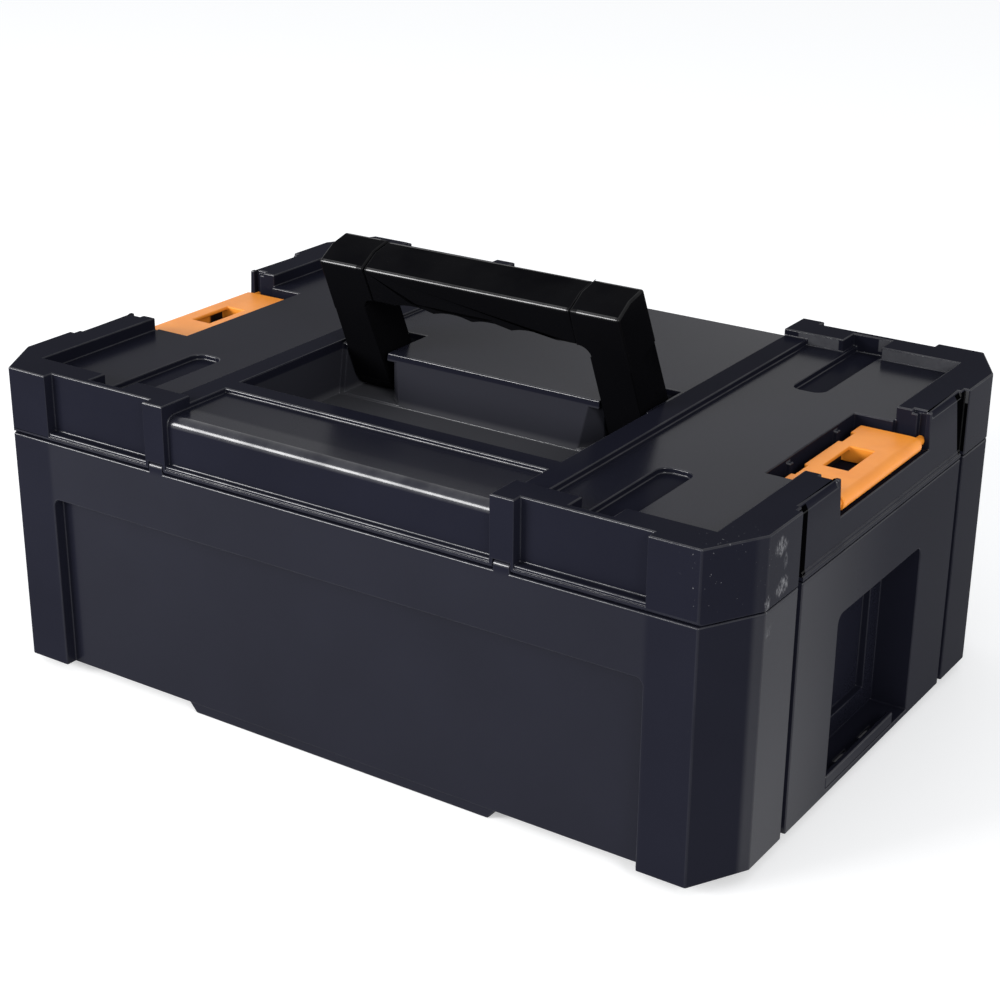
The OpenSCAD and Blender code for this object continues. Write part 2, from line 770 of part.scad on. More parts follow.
// Latch of the right side: a windowed plate whose nose turns round the pivot
module stack_latch() {
    half = stack_len / 2;
    translate([stack_x, 0, parting + stack_z]) difference() {
        union() {
            rod_y(-half, half, nose_r);
            span(-stack_reach, 0, -half, half, -nose_r, nose_r);
            rod_y(-half - trunnion_l, half + trunnion_l, trunnion_r);
        }
        window_x = -stack_reach / 2 + window_shift;
        span(window_x - window_w / 2, window_x + window_w / 2, -window_l / 2, window_l / 2, -past, past);
        hollow = window_w / 2 + window_hollow;
        span(
            window_x - hollow, window_x + hollow, -window_l / 2, window_l / 2,
            -past, nose_r - window_skin
        );
        both_y() span(
            -stack_reach - merge, -stack_reach + notch_depth,
            notch_y - notch_w / 2, notch_y + notch_w / 2, -past, past
        );
    }
}

module stack_latch_right() color(orange) stack_latch();
module stack_latch_left() color(orange) mirror([1, 0, 0]) stack_latch();

// ---- Front latches ----

// Latch with its lip hooked over the lid's catch, round its own pivot
module front_latch_body() {
    half = catch_w / 2;
    plate_in = catch_plate_in - catch_y;
    plate_out = catch_r;
    hook_z = catch_drop + bead_h + move_gap;
    top = hook_z + catch_lip + catch_tab;
    difference() {
        union() {
            rod_x(-half, half, catch_r);
            span(-half, half, plate_in, plate_out, 0, top);
            // Hooked lip, which ends clear of the panel behind it
            span(
                -half, half, plate_in - catch_out, plate_in + merge, hook_z, hook_z + catch_lip
            );
            // Finger tab, tapering outwards
            along_x(-catch_tab_w / 2, catch_tab_w / 2) polygon([
                [plate_out - merge, top - catch_tab_slope - catch_tab_out],
                [plate_out + catch_tab_out, top - catch_tab_out],
                [plate_out + catch_tab_out, top], [plate_out - merge, top]
            ]);
        }
        rod_x(-half - merge, half + merge, catch_pin_r + pin_gap);
    }
}

module front_latch(s) color(black)
    translate([s * panel_mid, catch_y, catch_z]) rotate([-catch_lean, 0, 0]) front_latch_body();

module front_latch_left() { front_latch(-1); }
module front_latch_right() { front_latch(1); }

module front_latch_pin(s) color(steel)
    translate([s * panel_mid, catch_y, catch_z])
        rod_x(-catch_bay - catch_pin_in + move_gap, catch_bay + catch_pin_in - move_gap, catch_pin_r);

module front_latch_pin_left() { front_latch_pin(-1); }
module front_latch_pin_right() { front_latch_pin(1); }

// ---- Handle ----

// Handle pieces are drawn standing on the pivot and then leant over
module in_handle() {
    translate([0, pivot_y, pivot_z]) rotate([handle_lean, 0, 0]) children();
}

grip_z = handle_l - grip_h;

// Grip with scallops for the fingers and a tenon at each end
module handle_grip() color(deep_black) in_handle() difference() {
    union() {
        along_x(-grip_half, grip_half) translate([0, grip_z])
            crowned(grip_d - 2 * grip_set, grip_h - grip_set, grip_crown, grip_r);
        mid = grip_z + grip_h / 2;
        span(
            -grip_half - tenon_l, grip_half + tenon_l, -tenon_s / 2, tenon_s / 2,
            mid - tenon_s / 2, mid + tenon_s / 2
        );
    }
    scallop_r = (scallop_pitch * scallop_pitch / 4 + scallop_depth * scallop_depth) / (2 * scallop_depth);
    for (i = [0 : scallops - 1])
        translate([(i - (scallops - 1) / 2) * scallop_pitch, 0, grip_z + scallop_depth - scallop_r])
            rod_y(-grip_d, grip_d, scallop_r);
    both_x() screw_place() rod_y(-screw_len, 0, screw_r);
}

// Axis of a cap screw, at the face under its head
module screw_place() {
    translate([grip_half + tenon_l / 2, grip_d / 2 - screw_seat, grip_z + grip_h / 2]) children();
}

// Front outline of the right arm: leg and cap with a round inner corner
module arm_outline() {
    out = handle_w / 2;
    in = out - leg_t;
    r = min(corner_r, in - grip_half);
    difference() {
        polygon([
            [in, -foot_r], [out, -foot_r], [out, crease_h], [out - crease_in, handle_l],
            [grip_half, handle_l], [grip_half, grip_z], [in - r, grip_z],
            [in - r, grip_z - r], [in, grip_z - r]
        ]);
        translate([in - r, grip_z - r]) circle(r);
    }
}

// Side outline of an arm: round foot and crowned top
module arm_profile() {
    crowned(grip_d, handle_l, grip_crown, grip_r);
    circle(foot_r);
}

module handle_arm() difference() {
    intersection() {
        along_y(-grip_d, grip_d) arm_outline();
        along_x(0, handle_w / 2) arm_profile();
    }
    mid = grip_z + grip_h / 2;
    socket = tenon_s / 2 + cap_gap;
    span(grip_half - merge, grip_half + tenon_l + cap_gap, -socket, socket, mid - socket, mid + socket);
    screw_place() {
        rod_y(-screw_len, 0, screw_r + cap_gap);
        rod_y(0, past, screw_head_r + cap_gap);
    }
    rod_x(0, handle_w, pivot_r + pin_gap);
}

module handle_arm_right() color(deep_black) in_handle() handle_arm();
module handle_arm_left() color(deep_black) in_handle() mirror([1, 0, 0]) handle_arm();

// Screws that hold the caps on the grip's tenons
module handle_screws() color(steel) in_handle() both_x() screw_place() {
    rod_y(-screw_len + merge, 0, screw_r);
    rod_y(0, screw_head_t, screw_head_r);
}

module handle_pin() translate([0, pivot_y, pivot_z]) {
    rod_x(pocket_in - wall, pocket_out + wall, pivot_r);
    rod_x(pocket_out + wall, pocket_out + wall + pivot_head_t, pivot_head_r);
}

module handle_pin_right() color(steel) handle_pin();
module handle_pin_left() color(steel) mirror([1, 0, 0]) handle_pin();

base_shell();
shelf_upstands();
lid_shell();
hinge_rod();
stack_latch_left();
stack_latch_right();
front_latch_left();
front_latch_right();
front_latch_pin_left();
front_latch_pin_right();
handle_grip();
handle_arm_left();
handle_arm_right();
handle_screws();
handle_pin_left();
handle_pin_right();
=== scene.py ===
"""Stackable hard tool case: visual pieces, finishes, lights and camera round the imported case."""

import math
from functools import cached_property

import bmesh
import bpy
from mathutils import Matrix, Vector


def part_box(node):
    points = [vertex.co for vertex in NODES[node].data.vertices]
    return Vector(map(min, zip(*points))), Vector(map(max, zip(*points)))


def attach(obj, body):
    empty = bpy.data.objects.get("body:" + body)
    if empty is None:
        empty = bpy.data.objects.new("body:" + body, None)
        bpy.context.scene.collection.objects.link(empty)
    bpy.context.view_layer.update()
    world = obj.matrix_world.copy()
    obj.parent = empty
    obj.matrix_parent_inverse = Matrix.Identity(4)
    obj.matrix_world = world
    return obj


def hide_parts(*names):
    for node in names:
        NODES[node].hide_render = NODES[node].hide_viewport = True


bl_info = {
    "name": "Stackable Tool Case",
    "version": (1, 0, 0),
    "blender": (4, 5, 0),
    "location": "3D View > Sidebar > Tool Case",
    "description": "Builds the shells, handle, latches and fittings of a stackable tool case",
    "category": "Object",
}

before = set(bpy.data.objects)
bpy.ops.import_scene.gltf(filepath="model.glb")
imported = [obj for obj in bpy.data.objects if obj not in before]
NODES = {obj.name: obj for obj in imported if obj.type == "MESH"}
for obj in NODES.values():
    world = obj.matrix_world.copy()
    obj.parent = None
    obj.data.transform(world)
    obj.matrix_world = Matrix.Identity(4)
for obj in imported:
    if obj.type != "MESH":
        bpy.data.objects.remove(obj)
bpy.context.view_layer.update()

MM = 0.001


# ---- Meshes ----

# Points of a CAD mesh closer than this are one, and faces flatter than this are one
SAME_PLACE = 0.002 * MM
SAME_PLANE = math.radians(0.3)
# Least turn of an edge that is rounded, and of two facets of one curved surface
SHARP = math.radians(28)
FACET = math.radians(1)
# Width under which a face between such edges is a facet
FACET_WIDTH = 1.2 * MM
# Least rounding that is made
LEAST_ROUNDING = 0.12 * MM
# Share of the free room that one rounding may take
ROOM_SHARE = 0.45
# Turn past which the next edge runs on and leaves all the room
RUNS_ON = math.radians(150)
# Least cosine between edges that limit each other across a face, and the share of an edge's
# length at each end where the other may lie without limiting it
PARALLEL = 0.9
EDGE_ENDS = 0.02
# Length below which an edge has no direction
NO_LENGTH = 1e-7
# Material slot that the bevel gives its faces
ROUNDING_SLOT = 1
# How far up a rounding's normal points where its painted highlight starts, and over how much it
# grows
UP_FROM = 0.02
UP_OVER = 0.25
# Share of the painted highlight that a rounding keeps where it doesn't face up, or the hinge side
HIGHLIGHT_ASIDE = 0.2
HIGHLIGHT_AWAY = 0.35
# Least part of its normal that points up on a level face, or to the hinge side on a fore face
LEVEL_NORMAL = 0.9
FORE_NORMAL = 0.7


def merged_mesh(node):
    """A bmesh copy of a CAD node, with doubles merged and flat areas made single faces."""
    mesh = bmesh.new()
    mesh.from_mesh(NODES[node].data)
    bmesh.ops.remove_doubles(mesh, verts=mesh.verts, dist=SAME_PLACE)
    bmesh.ops.dissolve_limit(mesh, angle_limit=SAME_PLANE, verts=mesh.verts, edges=mesh.edges)
    return mesh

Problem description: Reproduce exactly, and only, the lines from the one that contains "bpy.data.objects.remove(obj)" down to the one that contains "FORE_NORMAL = 0.7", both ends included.

Answer to the exercise:
        bpy.data.objects.remove(obj)
bpy.context.view_layer.update()

MM = 0.001


# ---- Meshes ----

# Points of a CAD mesh closer than this are one, and faces flatter than this are one
SAME_PLACE = 0.002 * MM
SAME_PLANE = math.radians(0.3)
# Least turn of an edge that is rounded, and of two facets of one curved surface
SHARP = math.radians(28)
FACET = math.radians(1)
# Width under which a face between such edges is a facet
FACET_WIDTH = 1.2 * MM
# Least rounding that is made
LEAST_ROUNDING = 0.12 * MM
# Share of the free room that one rounding may take
ROOM_SHARE = 0.45
# Turn past which the next edge runs on and leaves all the room
RUNS_ON = math.radians(150)
# Least cosine between edges that limit each other across a face, and the share of an edge's
# length at each end where the other may lie without limiting it
PARALLEL = 0.9
EDGE_ENDS = 0.02
# Length below which an edge has no direction
NO_LENGTH = 1e-7
# Material slot that the bevel gives its faces
ROUNDING_SLOT = 1
# How far up a rounding's normal points where its painted highlight starts, and over how much it
# grows
UP_FROM = 0.02
UP_OVER = 0.25
# Share of the painted highlight that a rounding keeps where it doesn't face up, or the hinge side
HIGHLIGHT_ASIDE = 0.2
HIGHLIGHT_AWAY = 0.35
# Least part of its normal that points up on a level face, or to the hinge side on a fore face
LEVEL_NORMAL = 0.9
FORE_NORMAL = 0.7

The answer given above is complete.